When payroll goes wrong, the impact is felt well beyond the payroll department.

  • Operational disruptions can occur as employee trust erodes and internal teams scramble to fix errors or explain discrepancies. Discontent around pay is one of the fastest ways to lose morale and talent.

  • Financial exposure includes fines, back payments, and penalties for incorrect filings or inaccurate calculations. These costs can snowball, particularly when compounded by interest on overdue amounts.

  • Legal repercussions are also possible, ranging from audits to litigation and regulatory investigations. Even when issues are unintentional, the law is seldom forgiving.

  • Finally, there’s the matter of reputational damage. Non-compliance can affect your standing with employees, investors, and authorities. Once trust is lost, rebuilding it takes far more time and resources than staying compliant in the first place.

 

It’s important to understand that getting fined once doesn’t mean you’re in the clear. If anything, it puts you on the radar. Once regulatory authorities identify a breach, they tend to keep a close watch on repeat offenders.
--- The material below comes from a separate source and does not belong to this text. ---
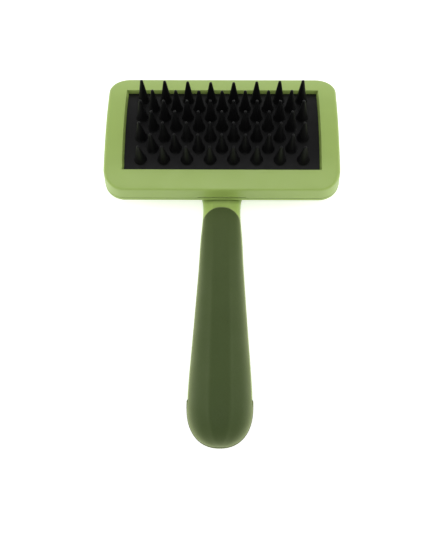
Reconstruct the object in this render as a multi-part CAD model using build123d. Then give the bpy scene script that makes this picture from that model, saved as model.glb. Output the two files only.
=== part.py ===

A notable example is TikTok: after being fined €345 million by the Irish Data Protection Commission in 2023 for GDPR violations, the company was fined again in 2025 for a similar office, this time for €530 million. In just two years, the same organisation accumulated €875 million in penalties for recurring issues that were never fully addressed.

 

Late Payments Are Expensive

Missing a deadline for social security contributions, PAYE, or statutory filings doesn’t just create admin headaches. It opens the door to costly penalties, which vary dramatically by country. The below table focuses on the specific case of a late Social Security contributions payment and its consequences.

🌍 Country 💸 Penalty Details ⚠️ Severity Level
🇩🇪 Germany 12% interest per annum 🟡 Moderate
🇫🇷 France 5% flat-rate + 0.2% monthly interest (≈2.4% annually) 🟡 Moderate
🇿🇦 South Africa (PAYE) 10% flat-rate + 10% annual interest 🟠 High
🇪🇸 Spain 10% flat-rate, increases to 20% after 1 month 🔴 Very High
🇨🇳 China 0.05% daily interest (~20% annually) + 200–300% fine 🔴 Extreme
🇲🇾 Malaysia Imprisonment up to 2 years 🔴 Criminal
🇮🇹 Italy Imprisonment up to 3 years 🔴 Criminal
🇨🇴 Colombia Up to $12M fine + 4–9 years imprisonment 🔴 Catastrophic

These aren’t scare tactics. They’re statutory realities. Delays and oversights in payroll compliance can quickly snowball from clerical errors into legal and financial disasters.

 

Compliance Begins With You

There’s a common misconception that you can fully outsource payroll compliance to vendors. The truth is more nuanced. While partners and technology play a crucial role, ultimate responsibility remains with the employer. Local statutes apply to your organisation regardless of who presses the button, or which system handles the calculations.

Another fundamental truth is that every pay element crossing the payroll desk carries legal accountability. Whether it’s a one-off bonus, a cross-border assignment allowance, or a new statutory deduction, someone in your organisation needs to ensure it’s handled correctly.

Think of Payroll as the safety net beneath the high-wire act of business operations. When other departments misstep, be it in HR, Legal, or Finance, it’s Payroll that often absorbs the impact. The tighter and more secure that net is, the less damage those slips will cause.

 

Final Thoughts: Payroll Compliance Is a Strategic Imperative

Global payroll compliance isn’t just about avoiding fines. It’s about preserving your organisation’s integrity, protecting your workforce, and ensuring smooth operations across every country you touch. It requires vigilance, cross-functional collaboration, and a recognition that payroll is not merely a backend process but a strategic function that deserves investment and attention.